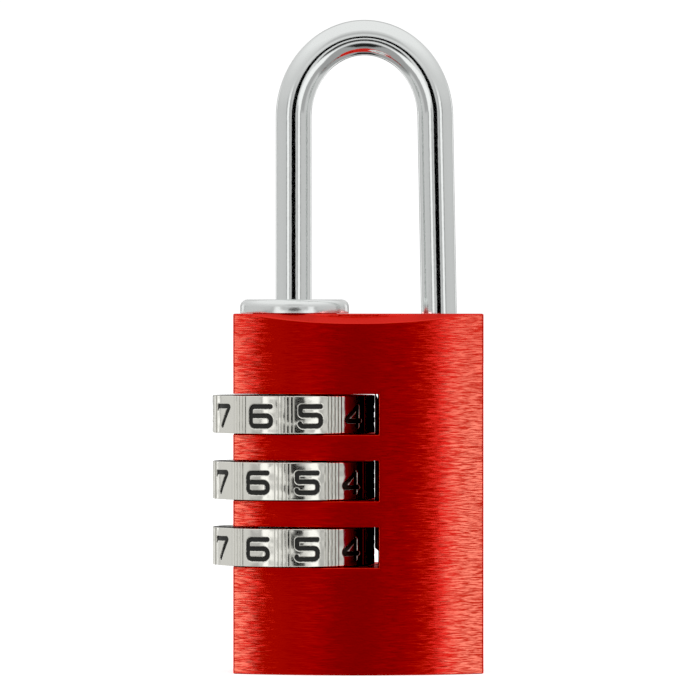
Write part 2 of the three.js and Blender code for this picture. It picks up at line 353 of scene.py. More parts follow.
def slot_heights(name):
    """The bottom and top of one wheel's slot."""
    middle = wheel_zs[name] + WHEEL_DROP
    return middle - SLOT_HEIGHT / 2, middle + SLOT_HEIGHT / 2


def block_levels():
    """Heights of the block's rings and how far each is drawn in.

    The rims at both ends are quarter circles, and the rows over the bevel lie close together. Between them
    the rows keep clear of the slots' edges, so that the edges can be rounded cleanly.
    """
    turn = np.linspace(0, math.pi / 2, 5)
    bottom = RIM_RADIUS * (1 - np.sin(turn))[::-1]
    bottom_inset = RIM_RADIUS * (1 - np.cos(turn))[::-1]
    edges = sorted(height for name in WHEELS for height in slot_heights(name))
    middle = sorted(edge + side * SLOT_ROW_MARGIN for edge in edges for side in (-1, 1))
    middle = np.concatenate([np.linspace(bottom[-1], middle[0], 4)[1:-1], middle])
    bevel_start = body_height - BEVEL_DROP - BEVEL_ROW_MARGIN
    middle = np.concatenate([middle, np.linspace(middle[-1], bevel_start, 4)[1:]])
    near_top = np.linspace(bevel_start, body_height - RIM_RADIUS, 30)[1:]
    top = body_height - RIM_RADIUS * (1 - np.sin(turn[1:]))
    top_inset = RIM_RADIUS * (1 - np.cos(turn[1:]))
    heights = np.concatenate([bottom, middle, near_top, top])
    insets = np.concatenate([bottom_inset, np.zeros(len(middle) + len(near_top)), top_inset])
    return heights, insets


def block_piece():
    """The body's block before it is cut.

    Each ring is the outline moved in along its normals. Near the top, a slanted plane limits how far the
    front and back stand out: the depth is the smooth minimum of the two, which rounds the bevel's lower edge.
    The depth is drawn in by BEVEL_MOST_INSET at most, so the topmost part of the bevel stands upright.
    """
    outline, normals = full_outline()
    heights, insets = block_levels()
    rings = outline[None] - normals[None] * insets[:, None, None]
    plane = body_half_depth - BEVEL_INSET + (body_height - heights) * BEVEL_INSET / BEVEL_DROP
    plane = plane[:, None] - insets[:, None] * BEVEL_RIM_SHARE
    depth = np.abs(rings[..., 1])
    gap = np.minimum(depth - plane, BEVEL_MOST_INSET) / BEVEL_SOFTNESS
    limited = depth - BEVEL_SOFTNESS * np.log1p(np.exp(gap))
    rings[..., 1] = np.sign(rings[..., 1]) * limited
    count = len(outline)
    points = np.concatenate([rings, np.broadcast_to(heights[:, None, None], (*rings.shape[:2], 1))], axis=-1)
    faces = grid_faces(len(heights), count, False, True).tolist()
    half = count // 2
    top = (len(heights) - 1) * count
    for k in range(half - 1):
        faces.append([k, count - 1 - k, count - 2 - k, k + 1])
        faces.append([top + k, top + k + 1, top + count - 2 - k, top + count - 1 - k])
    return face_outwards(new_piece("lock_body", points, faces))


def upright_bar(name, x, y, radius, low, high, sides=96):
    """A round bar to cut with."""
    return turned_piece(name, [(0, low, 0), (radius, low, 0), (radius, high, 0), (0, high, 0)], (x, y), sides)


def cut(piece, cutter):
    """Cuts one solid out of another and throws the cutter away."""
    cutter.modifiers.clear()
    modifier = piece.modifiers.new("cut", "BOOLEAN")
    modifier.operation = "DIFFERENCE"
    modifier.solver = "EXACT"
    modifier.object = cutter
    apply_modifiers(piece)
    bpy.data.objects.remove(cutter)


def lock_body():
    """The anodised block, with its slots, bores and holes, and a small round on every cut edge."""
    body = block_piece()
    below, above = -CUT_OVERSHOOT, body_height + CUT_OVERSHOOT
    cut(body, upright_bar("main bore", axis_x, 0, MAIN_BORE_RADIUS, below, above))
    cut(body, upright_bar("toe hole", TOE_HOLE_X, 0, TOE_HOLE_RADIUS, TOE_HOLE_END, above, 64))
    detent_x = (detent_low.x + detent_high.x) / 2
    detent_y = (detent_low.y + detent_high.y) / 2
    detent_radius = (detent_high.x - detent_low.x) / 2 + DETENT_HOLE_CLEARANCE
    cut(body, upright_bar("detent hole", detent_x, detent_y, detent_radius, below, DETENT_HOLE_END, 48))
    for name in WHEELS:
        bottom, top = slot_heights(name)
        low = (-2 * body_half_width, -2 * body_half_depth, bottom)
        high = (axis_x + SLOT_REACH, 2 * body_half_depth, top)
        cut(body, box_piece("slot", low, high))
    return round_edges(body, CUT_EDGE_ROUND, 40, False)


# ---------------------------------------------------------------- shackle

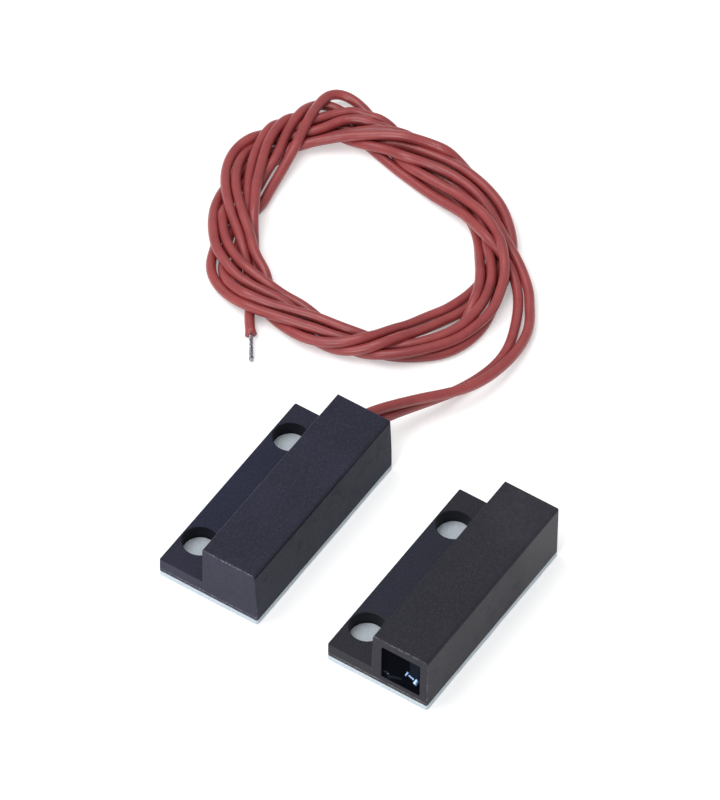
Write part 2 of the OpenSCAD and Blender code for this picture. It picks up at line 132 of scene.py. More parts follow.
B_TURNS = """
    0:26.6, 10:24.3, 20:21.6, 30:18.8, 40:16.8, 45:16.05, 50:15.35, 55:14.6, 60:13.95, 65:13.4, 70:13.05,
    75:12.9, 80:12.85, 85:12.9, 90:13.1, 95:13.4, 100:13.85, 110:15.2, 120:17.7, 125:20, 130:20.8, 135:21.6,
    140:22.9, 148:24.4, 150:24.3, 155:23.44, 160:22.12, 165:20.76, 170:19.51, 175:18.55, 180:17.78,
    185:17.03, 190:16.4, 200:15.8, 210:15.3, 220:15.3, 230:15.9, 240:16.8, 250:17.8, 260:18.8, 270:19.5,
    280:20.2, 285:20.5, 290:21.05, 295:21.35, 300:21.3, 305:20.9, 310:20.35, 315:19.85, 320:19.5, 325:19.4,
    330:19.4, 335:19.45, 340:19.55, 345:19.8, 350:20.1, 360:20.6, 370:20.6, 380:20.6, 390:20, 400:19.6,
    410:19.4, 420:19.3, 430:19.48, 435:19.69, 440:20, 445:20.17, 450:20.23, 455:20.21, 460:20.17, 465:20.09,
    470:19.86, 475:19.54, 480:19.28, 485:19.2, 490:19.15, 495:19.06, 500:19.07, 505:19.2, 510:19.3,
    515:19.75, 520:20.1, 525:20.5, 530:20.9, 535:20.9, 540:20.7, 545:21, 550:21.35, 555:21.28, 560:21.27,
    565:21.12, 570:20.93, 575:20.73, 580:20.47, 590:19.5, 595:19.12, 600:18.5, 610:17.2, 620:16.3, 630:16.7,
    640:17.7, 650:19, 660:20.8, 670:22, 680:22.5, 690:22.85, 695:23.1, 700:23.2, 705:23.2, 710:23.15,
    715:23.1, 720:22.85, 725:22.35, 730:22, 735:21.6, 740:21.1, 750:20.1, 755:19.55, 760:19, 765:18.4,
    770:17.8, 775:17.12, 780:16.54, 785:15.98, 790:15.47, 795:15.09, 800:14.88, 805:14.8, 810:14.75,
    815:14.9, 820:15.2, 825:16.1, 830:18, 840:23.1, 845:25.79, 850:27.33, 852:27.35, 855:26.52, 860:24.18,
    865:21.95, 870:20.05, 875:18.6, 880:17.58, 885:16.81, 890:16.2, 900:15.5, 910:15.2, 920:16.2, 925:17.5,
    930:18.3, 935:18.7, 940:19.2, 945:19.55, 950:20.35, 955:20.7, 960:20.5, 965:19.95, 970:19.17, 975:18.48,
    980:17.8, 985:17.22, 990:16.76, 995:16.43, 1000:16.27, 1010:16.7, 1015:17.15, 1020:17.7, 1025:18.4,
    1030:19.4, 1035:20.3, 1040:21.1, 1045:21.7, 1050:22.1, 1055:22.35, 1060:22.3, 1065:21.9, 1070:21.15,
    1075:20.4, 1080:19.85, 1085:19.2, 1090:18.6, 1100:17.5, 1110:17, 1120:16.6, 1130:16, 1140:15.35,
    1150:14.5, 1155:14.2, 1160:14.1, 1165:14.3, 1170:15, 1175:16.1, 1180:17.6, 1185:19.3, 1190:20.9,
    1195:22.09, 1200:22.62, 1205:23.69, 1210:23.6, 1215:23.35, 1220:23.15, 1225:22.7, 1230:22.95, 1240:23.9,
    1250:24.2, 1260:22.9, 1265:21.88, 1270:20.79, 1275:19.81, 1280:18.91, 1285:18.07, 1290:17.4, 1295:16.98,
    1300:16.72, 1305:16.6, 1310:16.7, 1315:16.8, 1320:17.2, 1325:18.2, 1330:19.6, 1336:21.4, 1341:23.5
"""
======
*Task prompt*.
Only the lines from the start of the data to the line holding "is drawn in." are wanted; return them exactly, both ends included.

*Problem solution*.
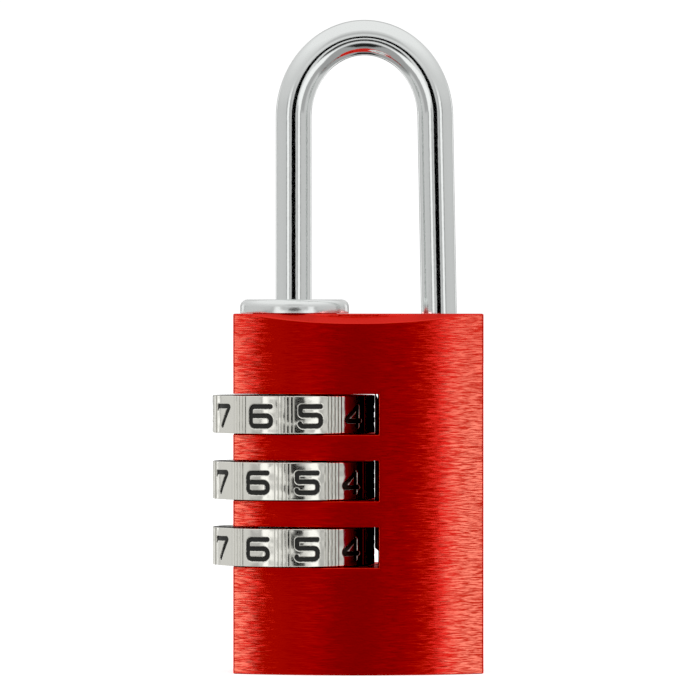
Write part 2 of the three.js and Blender code for this picture. It picks up at line 353 of scene.py. More parts follow.
def slot_heights(name):
    """The bottom and top of one wheel's slot."""
    middle = wheel_zs[name] + WHEEL_DROP
    return middle - SLOT_HEIGHT / 2, middle + SLOT_HEIGHT / 2


def block_levels():
    """Heights of the block's rings and how far each is drawn in.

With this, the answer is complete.